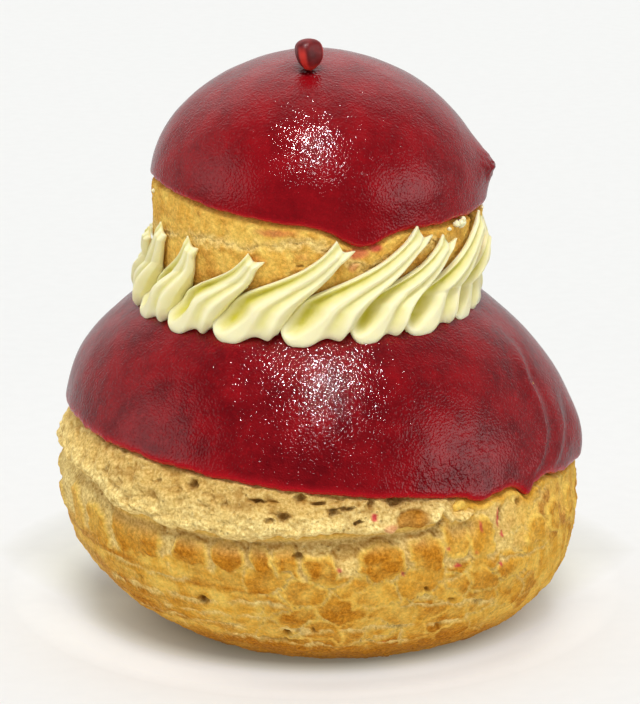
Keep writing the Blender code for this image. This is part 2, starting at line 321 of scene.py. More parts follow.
def fan_faces(centre, ring_start, columns, downwards):
    """Triangles from a pole to its ring; downwards is true where the ring lies below the pole."""
    column = np.arange(columns)
    sides = [ring_start + column, ring_start + (column + 1) % columns]
    if not downwards:
        sides.reverse()
    return np.stack([np.full(columns, centre)] + sides, axis=-1)


def closed_body(rings):
    """Points and faces of stacked rings whose two ends are closed by a point in their middle."""
    rows, columns = rings.shape[:2]
    poles = np.stack([rings[0].mean(axis=0), rings[-1].mean(axis=0)])
    points = np.concatenate([rings.reshape(-1, 3), poles])
    faces = [
        wrapped_faces(rows, columns),
        fan_faces(rows * columns, 0, columns, True),
        fan_faces(rows * columns + 1, (rows - 1) * columns, columns, False),
    ]
    return points, faces


def closed_fields(fields):
    """Fields of stacked rings with the two end points' values added."""
    return {name: np.concatenate([values.ravel(), [values[0].mean(), values[-1].mean()]])
            for name, values in fields.items()}


def clipped(fields):
    """Fields kept between 0 and 1."""
    return {name: np.clip(values, 0.0, 1.0) for name, values in fields.items()}


def front_heavy(columns, share):
    """Azimuths right round in degrees, closer together at the front: a - share * sin a."""
    even = np.linspace(-math.pi, math.pi, columns, endpoint=False)
    return np.degrees(even - share * np.sin(even))


# ---------------- materials

def linear(code):
    """Linear RGBA from an sRGB hex value such as "C8A050"."""
    shares = [int(code[place:place + 2], 16) / 255.0 for place in (0, 2, 4)]
    return tuple(s / 12.92 if s <= 0.04045 else ((s + 0.055) / 1.055) ** 2.4 for s in shares) + (1.0,)


def every(size):
    """Texture scale for features `size` mm apart, in Object coordinates."""
    return 1.0 / (size * MM)


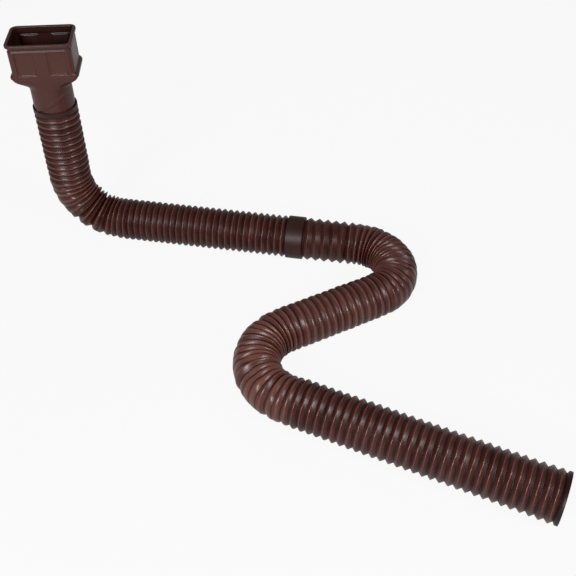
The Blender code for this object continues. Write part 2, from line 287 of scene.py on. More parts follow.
# %% Runs and bends
STRETCHED_PITCH = 0.0177
EASING_FOLDS = 3
CREASE_SHEEN = 0.5


def run(folds, pitch, give=0.0, painted_sheen=0.0):
    """Half folds of a run: length, turn, whether about up, give and painted sheen of each."""
    return [(pitch / 2, 0.0, True, give, painted_sheen)] * (2 * folds)


def bend(turn, folds, pitch_before, pitch_after, gives, about_up=True, painted_sheen=0.0):
    """Half folds of a bend: wedges that ease in and out, stretched outside, give by give."""
    ease = [min(1.0, (k + 1) / (EASING_FOLDS + 1), (folds - k) / (EASING_FOLDS + 1))
            for k in range(folds)]
    steps = []
    for k, share in enumerate(ease):
        rest = pitch_before if k < folds / 2 else pitch_after
        wedge = turn * share / sum(ease)
        pitch = rest + (STRETCHED_PITCH - rest) * share - abs(wedge) * CREST_RADIUS
        give = gives[k % len(gives)]
        sheen_share = painted_sheen * share * (CREASE_SHEEN if give < 0.0 else 1.0)
        steps += [(pitch / 2, wedge / 2, about_up, give, sheen_share)] * 2
    return steps


print("in a bend, the first folds take", [(k + 1) / (EASING_FOLDS + 1)
                                          for k in range(EASING_FOLDS)], "of a full turn")

# %% [markdown]
# ## The route
# From the adapter, the hose comes down the upright, turns on to the ground and makes its first run
# up to the cuff. Past the cuff it has a few opened folds, a bend to the right, a middle run, a
# bend to the left and a last run. Each pitch is the length of one fold there.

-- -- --

EXERCISE TASK: Please give an exact restatement of only the lines from the beginning of the material above to the line with "return points, faces", inclusive.

FINISHED TASK:
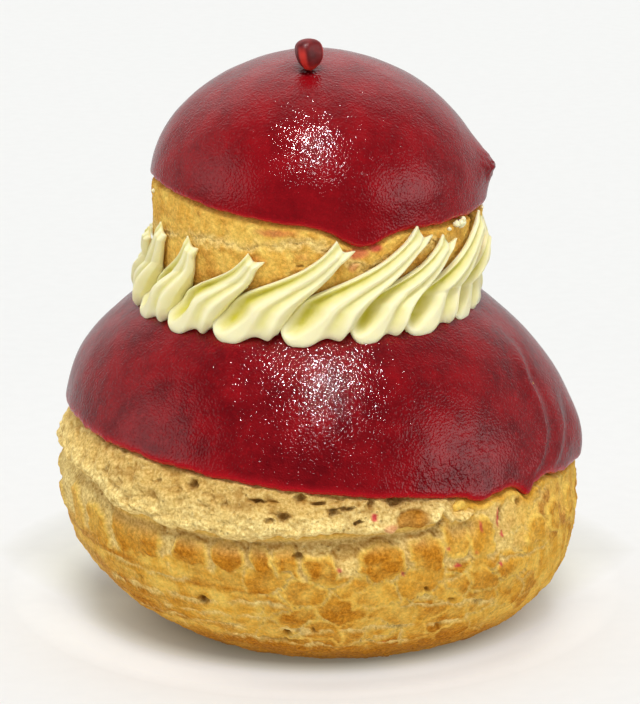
Keep writing the Blender code for this image. This is part 2, starting at line 321 of scene.py. More parts follow.
def fan_faces(centre, ring_start, columns, downwards):
    """Triangles from a pole to its ring; downwards is true where the ring lies below the pole."""
    column = np.arange(columns)
    sides = [ring_start + column, ring_start + (column + 1) % columns]
    if not downwards:
        sides.reverse()
    return np.stack([np.full(columns, centre)] + sides, axis=-1)


def closed_body(rings):
    """Points and faces of stacked rings whose two ends are closed by a point in their middle."""
    rows, columns = rings.shape[:2]
    poles = np.stack([rings[0].mean(axis=0), rings[-1].mean(axis=0)])
    points = np.concatenate([rings.reshape(-1, 3), poles])
    faces = [
        wrapped_faces(rows, columns),
        fan_faces(rows * columns, 0, columns, True),
        fan_faces(rows * columns + 1, (rows - 1) * columns, columns, False),
    ]
    return points, faces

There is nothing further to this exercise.